Ce que vous n'avez peut-être pas aussi facilement à votre disposition, c'est le tableau rassurant des avoirs en dollars des banques centrales du monde entier en valeur nominale, c'est-à-dire avant les variations de prix. Notre graphique de la semaine montre les réserves de devises déclarées et allouées dans le monde, qui représentent aujourd'hui la plus grande partie de ces réserves1. C'est une image de stabilité, même si, selon le point de départ, on peut certainement parler d'un déclin du dollar. En effet, des questions telles que «Y aura-t-il une crise du dollar?» et «Quel serait le scénario macroéconomique d'un effondrement soudain de la valeur du dollar?» ont longtemps fait l'objet non seulement de discussions sur les marchés, mais aussi de profonds débats économiques au cours des dernières décennies. «Selon nous, la dédollarisation devrait se poursuivre dans les années à venir, reflétant en partie la croissance et la sophistication financière croissante dans le reste du monde», explique Xueming Song, stratège en devises chez DWS.

De plus en plus de banques centrales de pays émergents ont continué à augmenter la part de l'or dans leurs réserves, principalement au détriment des obligations libellées en dollars.

Toutefois, compte tenu de l'ancrage du billet vert dans le commerce et la finance internationaux, nous mettons fortement en garde contre toute tentative d'identification d'événements particuliers comme déclencheurs soudains.
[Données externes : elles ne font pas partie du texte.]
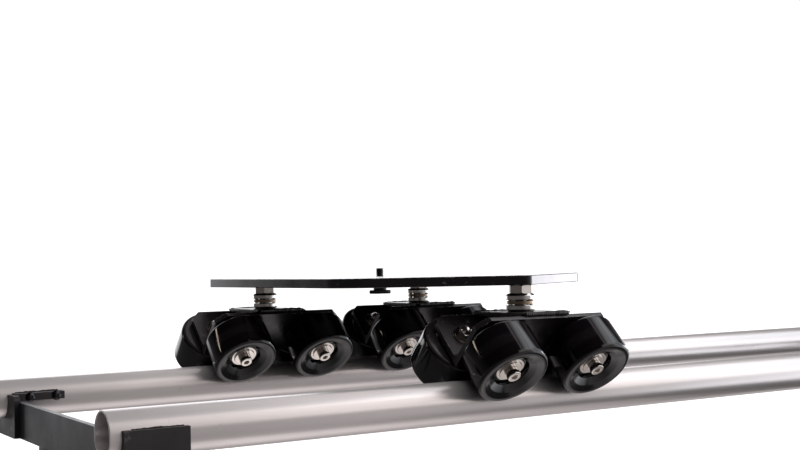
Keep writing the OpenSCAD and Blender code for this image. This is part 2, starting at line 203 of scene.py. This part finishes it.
def anodised_rail():
    """Drawn aluminium tube, satin, with draw lines along it, hairline scratches and faint smudges."""
    finish = Finish("rail_aluminium", Metallic=0.75)
    lines = finish.noise((1.5, 2600.0, 2600.0), detail=2.0)
    clouds = finish.noise((6.0, 22.0, 22.0), detail=5.0, roughness=0.65)
    specks = finish.spread(finish.noise(260.0, detail=3.0), 0.71, 0.78)
    scratches = finish.hairlines(34.0, 0.004, 0.63)
    clean = finish.tint(finish.spread(clouds, 0.3, 0.7), (0.74, 0.70, 0.70), (0.66, 0.625, 0.62))
    streaked = finish.tint(finish.spread(lines, 0.35, 0.75, 0.0, 0.3), clean, (0.52, 0.49, 0.485))
    scratched = finish.tint(finish.calc("MULTIPLY", scratches, 0.25), streaked, (0.30, 0.26, 0.25))
    speckled = finish.tint(finish.calc("MULTIPLY", specks, 0.35), scratched, (0.3, 0.26, 0.24))
    finish.drive("Base Color", speckled)
    finish.drive("Roughness", finish.spread(clouds, 0.25, 0.75, 0.27, 0.35))
    finish.drive("Normal", finish.bump(lines, 0.00001, 0.35))
    return finish.material


def coated_steel(name, colour, worn, roughness, grain=900.0, peel=0.00006):
    """Paint or powder coat over steel: orange peel, faint dust, and edges rubbed to the metal."""
    finish = Finish(name)
    peel_field = finish.noise(grain, detail=1.5)
    patches = finish.noise(32.0, detail=5.0, roughness=0.6)
    rubs = finish.spread(finish.noise(160.0, detail=4.0), 0.52, 0.60)
    worn_edges = finish.calc("MULTIPLY", finish.edges(), rubs)
    dust = tuple(channel * 1.5 + 0.005 for channel in colour)
    coat = finish.tint(finish.spread(patches, 0.35, 0.75, 0.0, 0.7), colour, dust)
    scuffs = finish.hairlines(48.0, 0.008, 0.60)
    scuffed = finish.tint(finish.calc("MULTIPLY", scuffs, 0.35), coat, worn)
    finish.drive("Base Color", finish.tint(finish.calc("MULTIPLY", worn_edges, 0.5), scuffed, worn))
    low, high = roughness
    finish.drive("Roughness", finish.spread(patches, 0.3, 0.7, low, high))
    finish.drive("Normal", finish.bump(peel_field, peel, 0.5))
    return finish.material


def bright_metal(name, first, second, roughness):
    """Plated or ground steel: two close tints, fine tool marks and a few dull spots."""
    finish = Finish(name, Metallic=1.0)
    marks = finish.noise(700.0, detail=2.0)
    clouds = finish.noise(120.0, detail=4.0)
    tarnish = finish.spread(finish.noise(420.0, detail=3.0), 0.62, 0.74, 0.0, 0.5)
    base = finish.tint(clouds, first, second)
    finish.drive("Base Color", finish.tint(tarnish, base, tuple(c * 0.55 for c in second)))
    low, high = roughness
    finish.drive("Roughness", finish.spread(clouds, 0.3, 0.7, low, high))
    finish.drive("Normal", finish.bump(marks, 0.000008, 0.5))
    return finish.material


def rubber():
    """Matt moulded rubber with a fine grain and grey dust."""
    finish = Finish("foot_rubber", Specular_IOR_Level=0.3)
    grain = finish.noise(1400.0, detail=2.0)
    dust = finish.spread(finish.noise(70.0, detail=5.0), 0.45, 0.8, 0.0, 0.6)
    finish.drive("Base Color", finish.tint(dust, (0.016, 0.016, 0.017), (0.055, 0.052, 0.05)))
    finish.drive("Roughness", finish.spread(grain, 0.2, 0.8, 0.62, 0.85))
    finish.drive("Normal", finish.bump(grain, 0.00008, 0.5))
    return finish.material


def wheel_tread():
    """Glossy cast urethane, with a faint dull band where it runs on the rail."""
    finish = Finish("urethane_tread", IOR=1.5)
    height = finish.add("SeparateXYZ")
    finish.feed(height.inputs[0], finish.coordinates)
    off_middle = finish.calc("ABSOLUTE", height.outputs["Z"], 0.0)
    band = finish.spread(off_middle, 3.0 * MM, 8.0 * MM, 1.0, 0.0, smooth=True)
    rub = finish.calc("MULTIPLY", band, finish.noise((90.0, 90.0, 700.0), detail=3.0))
    cloud = finish.noise(60.0, detail=4.0)
    clean = finish.tint(cloud, (0.0014, 0.0009, 0.0014), (0.0028, 0.0020, 0.0026))
    finish.drive("Base Color", finish.tint(finish.calc("MULTIPLY", rub, 0.4), clean, (0.014, 0.012, 0.012)))
    gloss = finish.spread(cloud, 0.3, 0.7, 0.03, 0.06)
    finish.drive("Roughness", finish.calc("ADD", gloss, finish.calc("MULTIPLY", rub, 0.10)))
    finish.drive("Normal", finish.bump(finish.noise(60.0, detail=2.0), 0.00010, 0.25))
    return finish.material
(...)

Prenons l'exemple des sanctions occidentales contre la Russie après l'invasion russe en Ukraine et les changements qui en ont résulté au niveau de l'inflation, des taux d'intérêt et des devises depuis février 2022. Ces événements semblent avoir incité de nombreuses banques centrales à rééquilibrer radicalement leurs portefeuilles, mais probablement de manière assez mécanique, plutôt que par des changements de politique délibérés. Sinon, pourquoi les augmentations «réelles» (après ajustement des variations de prix) destinées à compenser la baisse «réelle» de la part du dollar apparaîtraient-elles principalement dans les parts de l'euro et du yen?

En tout état de cause, la plupart des monnaies de réserve mondiales potentielles, notamment le yuan chinois, devraient connaître des changements radicaux dans leurs politiques nationales pour pouvoir répondre aux besoins mondiaux en actifs sûrs, actuellement (principalement) satisfaits par les bons du Trésor américain. Il y a cependant un élément intéressant. Il semble que de plus en plus de banques centrales de pays émergents aient continué à augmenter la part de l'or dans leurs réserves, principalement au détriment des obligations libellées en dollars. Il serait intéressant de savoir quelle proportion de l'or récemment acquis par les banques centrales est réellement détenue dans les pays en question. L'expérience des Etats baltes au siècle dernier est instructive à cet égard2. D'une part, elle souligne la sagesse de conserver certaines réserves centrales - sous quelque forme que ce soit - à l'abri des envahisseurs étrangers en les stockant dans des démocraties stables et riches, en particulier pour les petites démocraties qui craignent des voisins puissants et autocratiques.

Un tableau rassurant des avoirs en dollars des banques centrales mondiales

Sources: Bloomberg Finance L.P., FMI, DWS Investment GmbH du 02/0523

 

1 La part des devises non allouées était élevée jusqu'en 2013 (entre 20 et 45%) et n'est plus que d'environ 6% depuis 2016. Voir: Composition par devise des réserves officielles de change - En bref - Données du FMI
2 Craignant que les réserves d'or de leur banque centrale ne soient pillées par des envahisseurs hostiles, l'Estonie et la Lettonie, en particulier, détenaient la majeure partie de leurs réserves d'or antérieures à 1940 en Grande-Bretagne et dans d'autres pays occidentaux. Lorsque les Etats baltes ont retrouvé leur indépendance en 1991, ces réserves ont été restituées à leurs propriétaires légitimes. Cela a permis à la couronne estonienne et au rouble letton de gagner une crédibilité instantanée, ouvrant ainsi la voie au renouveau économique des pays baltes. Voir: Lieven, A. (1994) «The Baltic Revolution : Estonia, Latvia, Lithuania and the Path to Independence», Yale University Press, p. 358.